Former Liberian President Gets 50 Years for War Crimes

In the 50 year sentence handed to  former Liberian president Charles Taylor by the Special Court for Sierra Leone meeting at the Hague on May 30, 2012, the world came one step closer to being able to hold dictators accountable for war crime atrocities that go even beyond the violation of basic human rights. In particular, the prosecutor described, "The purposely cruel and savage crimes committed included public executions and amputations of civilians, the display of decapitated heads at checkpoints, the killing and public disembowelment of a civilian whose intestines were then stretched across the road to make a check point, public rapes of women and girls, and people burned alive in their homes.” Insisting that he never knowingly assisted in the crimes, Taylor claimed that what he did “was done with honor.” He maintained that he had been “convinced that unless there was peace in Sierra Leone, Liberia would not be able to move forward.” Nevertheless, that he paid thugs in blood diamonds for the crimes means that he could be held accountable for the misdeeds themselves.

Of particular note, the conviction was the first of a former head of state since WWII. The judge stressed that the “special status of Mr. Taylor as a head of state puts him in a different category of offenders for the purpose of sentencing.” The judge added that the crimes were of the “utmost gravity in terms of scale and brutality. The lives of many more innocent civilians in Sierra Leone were lost or destroyed as a direct result of his actions.” That Taylor did not carry out the atrocities himself, as in raping a daughter while the father is forced to watch, or disemboweling a man so his intestines can be used at a border crossing, does not detract from his culpability. Yet the distance from the crimes themselves enabled Taylor to show (and presumably feel) no remorse as the sentence was being handed down. To be sure, he cannot be forced to recognize the sordidness of his role or feel contrition.

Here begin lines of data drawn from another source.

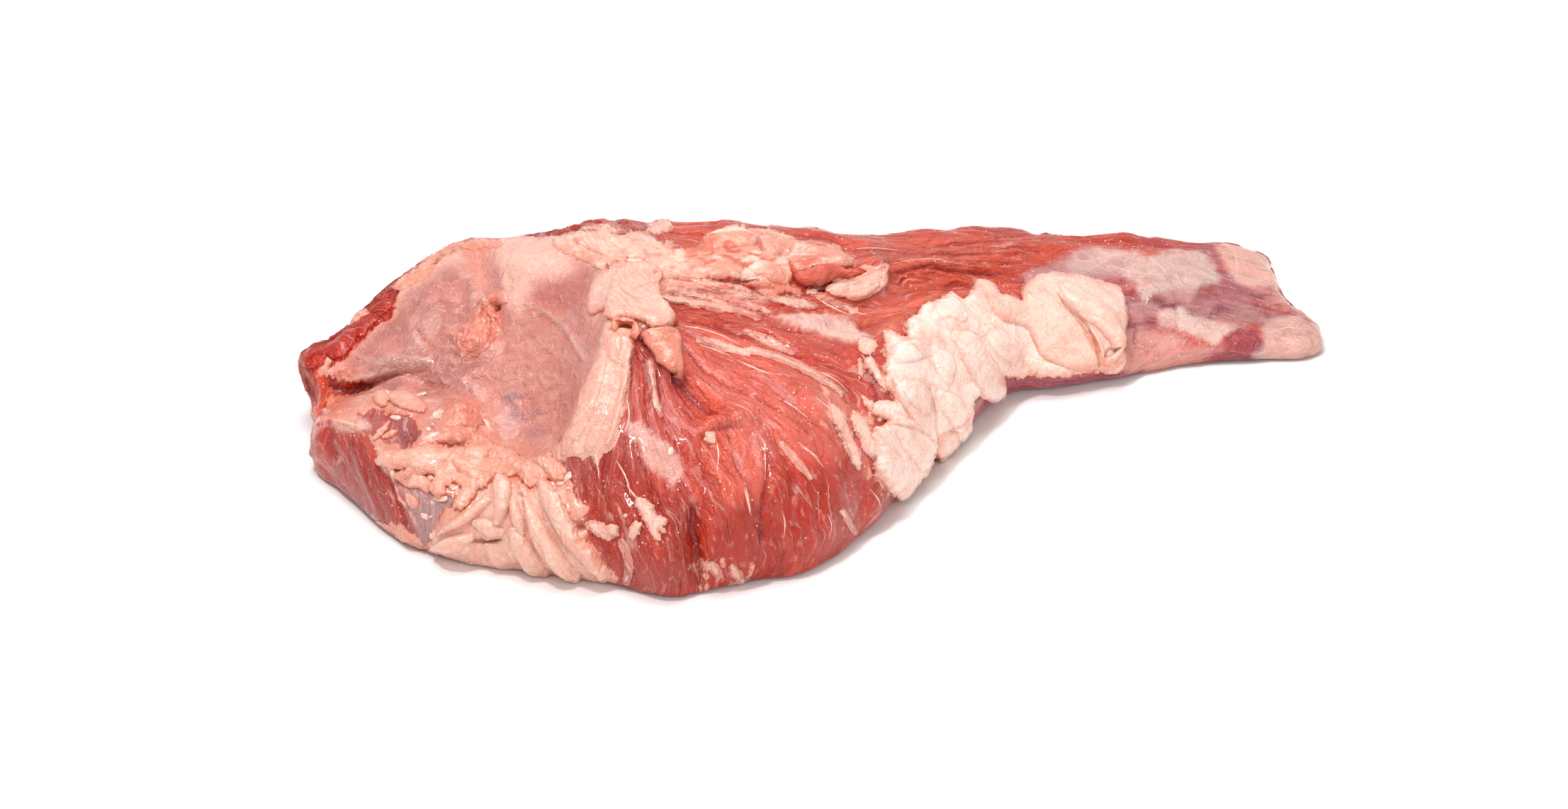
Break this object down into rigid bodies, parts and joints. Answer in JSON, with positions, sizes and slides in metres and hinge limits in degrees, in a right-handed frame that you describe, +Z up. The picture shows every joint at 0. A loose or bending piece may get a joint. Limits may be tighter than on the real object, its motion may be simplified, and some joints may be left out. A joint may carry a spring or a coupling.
{
  "type": "raw beef tri-tip",
  "caption": "Raw beef roast in one boneless piece: a thick lean lobe with a ridge of fat and a ragged fat cover, drawn out to a thin flat tail.",
  "frame": {"origin": "on the table, under the middle of the piece's bounding box", "axes": "+X from the thick end to the thin tail, +Y from the front of the pictured side to the back, +Z up"},
  "size_m": [0.3396, 0.2242, 0.0665],
  "materials": {
    "raw_beef": "raw beef, dull red lean with cream and pink fat, moist and a little glossy"
  },
  "bodies": {
    "root": {"beef_tri_tip": "raw_beef"}
  },
  "joints": []
}
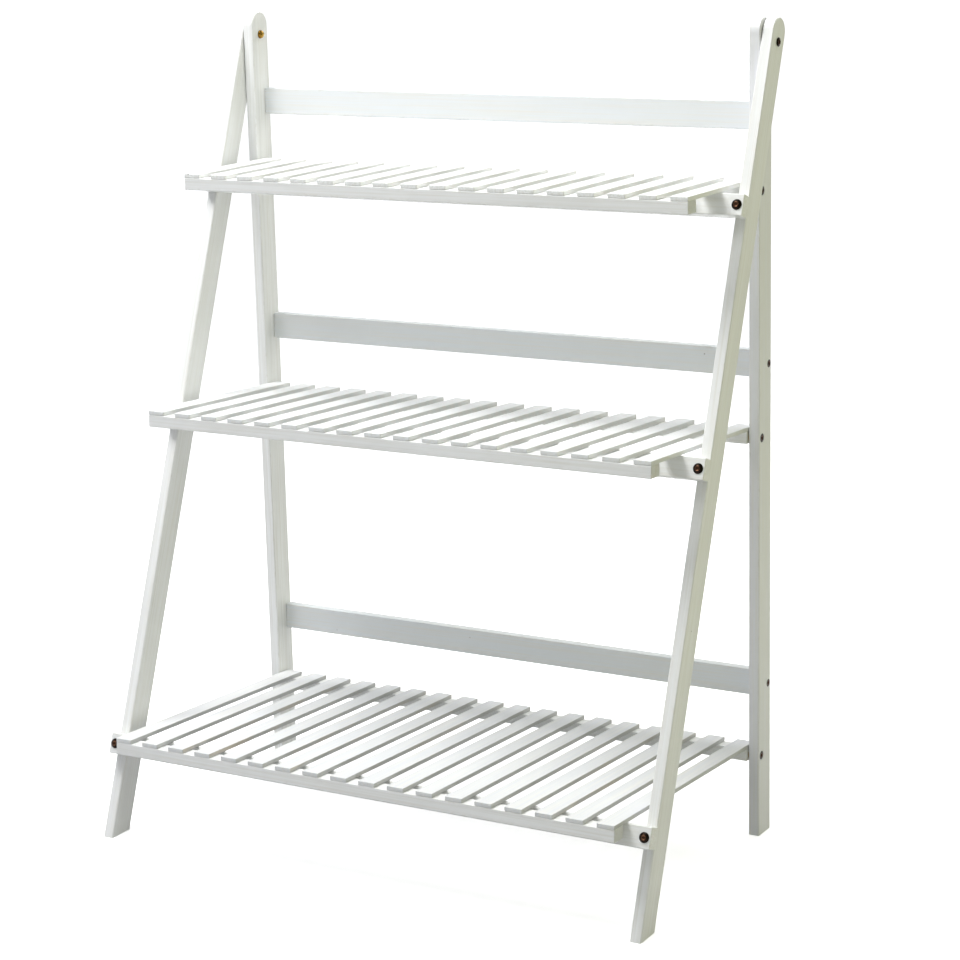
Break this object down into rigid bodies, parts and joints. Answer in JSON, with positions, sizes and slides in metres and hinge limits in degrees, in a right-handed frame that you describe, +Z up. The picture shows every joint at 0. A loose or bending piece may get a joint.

Cognitive dissidence and sociopathic blockage of conscience can permanently forestall such a reckoning.

Even if the defendant never “gets the message” on account of his sociopathy, the world came one step closer to telling sitting heads of government around the world that they had better be careful not to violate others’ human rights lest they too find themselves spending decades in a cell. Yet more is needed to make this deterrent a reality. 

Because the court that convicted Taylor is not international, the International Criminal Court (ICC) could not be expected to benefit directly. Governments such as those in the United States that are not members of the International Criminal Court marginalize the court's legitimacy and effectiveness because the court's lack of jurisdiction suggests or implies that public officials can get away with violating human rights. Governments not subject to the ICC should be pressured to join (perhaps even as a condition for continued membership in the UN). Additionally, the ICC needs more power in being able to arrest indicted officials, whether in or out of office, in countries subject to the court.  The United Nations could draw from members' military forces to form a special force that could have access to the territory of any member for the specific purpose to arrest and transfer any former or sitting official indicted by the ICC. Economic and political sanctions would automatically kick in for any member refusing the special force such access. This would not apply to any UN members who are not also members of the ICC, though ideally every member of the UN would also be subject to the ICC. While such a system may seem unrealistic as of 2012, the proposal is at least possible. With the world heading in the right direction with respect to holding violators of human rights accountable, it is advisable that such proposals are explored and discussed lest the momentum be squandered in line with the self-interest of people like Charles Taylor. 


Marlise Simons and David Goodman, “Judge Gives Taylor 50 Years for ‘Heinous’ Crimes in War,” The New York Times, May 30, 2012.